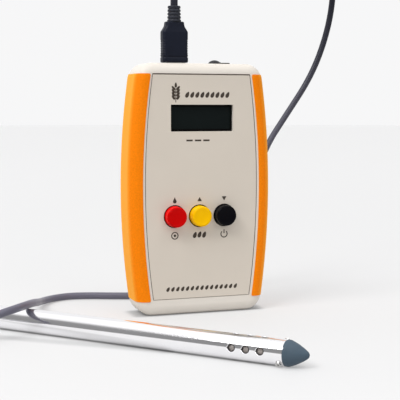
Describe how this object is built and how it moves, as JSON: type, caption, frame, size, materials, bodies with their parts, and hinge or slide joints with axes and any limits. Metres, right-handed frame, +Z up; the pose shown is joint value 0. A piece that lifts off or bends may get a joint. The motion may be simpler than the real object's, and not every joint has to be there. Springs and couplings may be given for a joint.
{
  "type": "grain moisture meter",
  "caption": "Hand-held moisture meter with display, push buttons and rocker switch, wired by a plug-in cord to a slim stainless grain probe.",
  "frame": {"origin": "centre of the flat bottom end of the case", "axes": "+Z up along the case, -Y out of the display face, +X to the right of someone reading the display"},
  "size_m": [0.4473, 0.2984, 0.2621],
  "materials": {
    "case_plastic": "fine textured moulding",
    "grip_rubber": "soft orange elastomer, fine texture",
    "label_film": "matt overlay film",
    "black_metal": "black lacquer",
    "display_glass": "dark reflective display",
    "pcb": "green solder mask",
    "black_plastic": "satin",
    "red_plastic": "glossy moulding",
    "yellow_plastic": "glossy moulding",
    "black_gloss": "glossy moulding",
    "plated_steel": "nickel plated",
    "stainless": "polished stainless tube",
    "screw_steel": "turned steel",
    "contact_brass": "plated contacts",
    "slate_plastic": "satin slate grey",
    "ic_black": "moulded package",
    "battery_can": "printed steel can, plain",
    "foam": "closed-cell foam",
    "oring_rubber": "smooth",
    "mesh_steel": "woven mesh",
    "cord_jacket": "satin PVC jacket",
    "plug_plastic": "satin overmould",
    "wire_red": "wire jacket",
    "wire_black": "wire jacket"
  },
  "bodies": {
    "case": {"front_shell": "case_plastic", "rear_shell": "case_plastic", "grip_left": "grip_rubber", "grip_right": "grip_rubber", "front_label": "label_film", "lcd_bezel": "black_metal", "lcd_glass": "display_glass", "lcd_board": "pcb", "lcd_header": "black_plastic", "main_board": "pcb", "switch_bodies": "black_plastic", "mcu_chip": "ic_black", "voltage_regulator": "ic_black", "capacitors": "black_plastic", "crystal": "plated_steel", "usb_socket_shell": "plated_steel", "usb_socket_tongue": "black_plastic", "rocker_frame": "black_plastic", "rocker_terminals": "contact_brass", "switch_lead": "wire_black", "battery": "battery_can", "battery_snap": "black_plastic", "battery_pad": "foam", "battery_lead_red": "wire_red", "battery_lead_black": "wire_black", "case_screws": "screw_steel", "board_screws": "screw_steel", "probe_tube": "stainless", "probe_nose": "slate_plastic", "nose_screws": "screw_steel", "nose_oring": "oring_rubber", "filter_sleeve": "mesh_steel", "sensor_board": "pcb", "sensor_chip": "ic_black", "probe_end_cap": "black_plastic", "end_cap_screw": "screw_steel", "probe_strain_relief": "plug_plastic", "probe_inner_cable": "cord_jacket", "cord": "cord_jacket", "plug_overmold": "plug_plastic", "plug_strain_relief": "plug_plastic", "plug_shell": "plated_steel", "plug_tongue": "black_plastic"},
    "red_key": {"red_button": "red_plastic", "red_switch_stem": "black_plastic"},
    "yellow_key": {"yellow_button": "yellow_plastic", "yellow_switch_stem": "black_plastic"},
    "black_key": {"black_button": "black_gloss", "black_switch_stem": "black_plastic"},
    "rocker": {"rocker_paddle": "black_plastic"},
    "door": {"battery_door": "case_plastic"}
  },
  "joints": [
    {"name": "red_key_press", "type": "slide", "parent": "case", "child": "red_key", "axis": [0, 1, 0], "range_m": [0, 0.00035], "stiffness_N_per_m": 2000, "springref_m": -0.0006},
    {"name": "yellow_key_press", "type": "slide", "parent": "case", "child": "yellow_key", "axis": [0, 1, 0], "range_m": [0, 0.00035], "stiffness_N_per_m": 2000, "springref_m": -0.0006},
    {"name": "black_key_press", "type": "slide", "parent": "case", "child": "black_key", "axis": [0, 1, 0], "range_m": [0, 0.00035], "stiffness_N_per_m": 2000, "springref_m": -0.0006},
    {"name": "rocker_tilt", "type": "hinge", "parent": "case", "child": "rocker", "pos_m": [0.0142, 0, 0.1464], "axis": [1, 0, 0], "range_deg": [-24, 0]},
    {"name": "battery_door_hinge", "type": "hinge", "parent": "case", "child": "door", "pos_m": [0, 0.0118, 0.0116], "axis": [1, 0, 0], "range_deg": [-50, 0]}
  ]
}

What this task involves — Reproduce all of the data exactly as given.

Answer for the task —
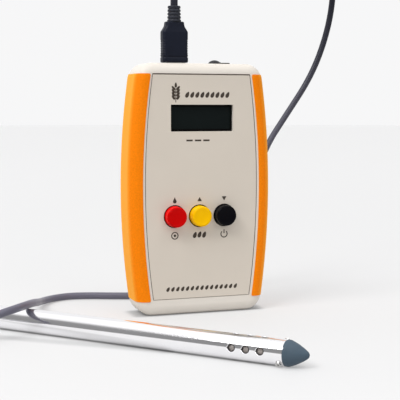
Describe how this object is built and how it moves, as JSON: type, caption, frame, size, materials, bodies with their parts, and hinge or slide joints with axes and any limits. Metres, right-handed frame, +Z up; the pose shown is joint value 0. A piece that lifts off or bends may get a joint. The motion may be simpler than the real object's, and not every joint has to be there. Springs and couplings may be given for a joint.
{
  "type": "grain moisture meter",
  "caption": "Hand-held moisture meter with display, push buttons and rocker switch, wired by a plug-in cord to a slim stainless grain probe.",
  "frame": {"origin": "centre of the flat bottom end of the case", "axes": "+Z up along the case, -Y out of the display face, +X to the right of someone reading the display"},
  "size_m": [0.4473, 0.2984, 0.2621],
  "materials": {
    "case_plastic": "fine textured moulding",
    "grip_rubber": "soft orange elastomer, fine texture",
    "label_film": "matt overlay film",
    "black_metal": "black lacquer",
    "display_glass": "dark reflective display",
    "pcb": "green solder mask",
    "black_plastic": "satin",
    "red_plastic": "glossy moulding",
    "yellow_plastic": "glossy moulding",
    "black_gloss": "glossy moulding",
    "plated_steel": "nickel plated",
    "stainless": "polished stainless tube",
    "screw_steel": "turned steel",
    "contact_brass": "plated contacts",
    "slate_plastic": "satin slate grey",
    "ic_black": "moulded package",
    "battery_can": "printed steel can, plain",
    "foam": "closed-cell foam",
    "oring_rubber": "smooth",
    "mesh_steel": "woven mesh",
    "cord_jacket": "satin PVC jacket",
    "plug_plastic": "satin overmould",
    "wire_red": "wire jacket",
    "wire_black": "wire jacket"
  },
  "bodies": {
    "case": {"front_shell": "case_plastic", "rear_shell": "case_plastic", "grip_left": "grip_rubber", "grip_right": "grip_rubber", "front_label": "label_film", "lcd_bezel": "black_metal", "lcd_glass": "display_glass", "lcd_board": "pcb", "lcd_header": "black_plastic", "main_board": "pcb", "switch_bodies": "black_plastic", "mcu_chip": "ic_black", "voltage_regulator": "ic_black", "capacitors": "black_plastic", "crystal": "plated_steel", "usb_socket_shell": "plated_steel", "usb_socket_tongue": "black_plastic", "rocker_frame": "black_plastic", "rocker_terminals": "contact_brass", "switch_lead": "wire_black", "battery": "battery_can", "battery_snap": "black_plastic", "battery_pad": "foam", "battery_lead_red": "wire_red", "battery_lead_black": "wire_black", "case_screws": "screw_steel", "board_screws": "screw_steel", "probe_tube": "stainless", "probe_nose": "slate_plastic", "nose_screws": "screw_steel", "nose_oring": "oring_rubber", "filter_sleeve": "mesh_steel", "sensor_board": "pcb", "sensor_chip": "ic_black", "probe_end_cap": "black_plastic", "end_cap_screw": "screw_steel", "probe_strain_relief": "plug_plastic", "probe_inner_cable": "cord_jacket", "cord": "cord_jacket", "plug_overmold": "plug_plastic", "plug_strain_relief": "plug_plastic", "plug_shell": "plated_steel", "plug_tongue": "black_plastic"},
    "red_key": {"red_button": "red_plastic", "red_switch_stem": "black_plastic"},
    "yellow_key": {"yellow_button": "yellow_plastic", "yellow_switch_stem": "black_plastic"},
    "black_key": {"black_button": "black_gloss", "black_switch_stem": "black_plastic"},
    "rocker": {"rocker_paddle": "black_plastic"},
    "door": {"battery_door": "case_plastic"}
  },
  "joints": [
    {"name": "red_key_press", "type": "slide", "parent": "case", "child": "red_key", "axis": [0, 1, 0], "range_m": [0, 0.00035], "stiffness_N_per_m": 2000, "springref_m": -0.0006},
    {"name": "yellow_key_press", "type": "slide", "parent": "case", "child": "yellow_key", "axis": [0, 1, 0], "range_m": [0, 0.00035], "stiffness_N_per_m": 2000, "springref_m": -0.0006},
    {"name": "black_key_press", "type": "slide", "parent": "case", "child": "black_key", "axis": [0, 1, 0], "range_m": [0, 0.00035], "stiffness_N_per_m": 2000, "springref_m": -0.0006},
    {"name": "rocker_tilt", "type": "hinge", "parent": "case", "child": "rocker", "pos_m": [0.0142, 0, 0.1464], "axis": [1, 0, 0], "range_deg": [-24, 0]},
    {"name": "battery_door_hinge", "type": "hinge", "parent": "case", "child": "door", "pos_m": [0, 0.0118, 0.0116], "axis": [1, 0, 0], "range_deg": [-50, 0]}
  ]
}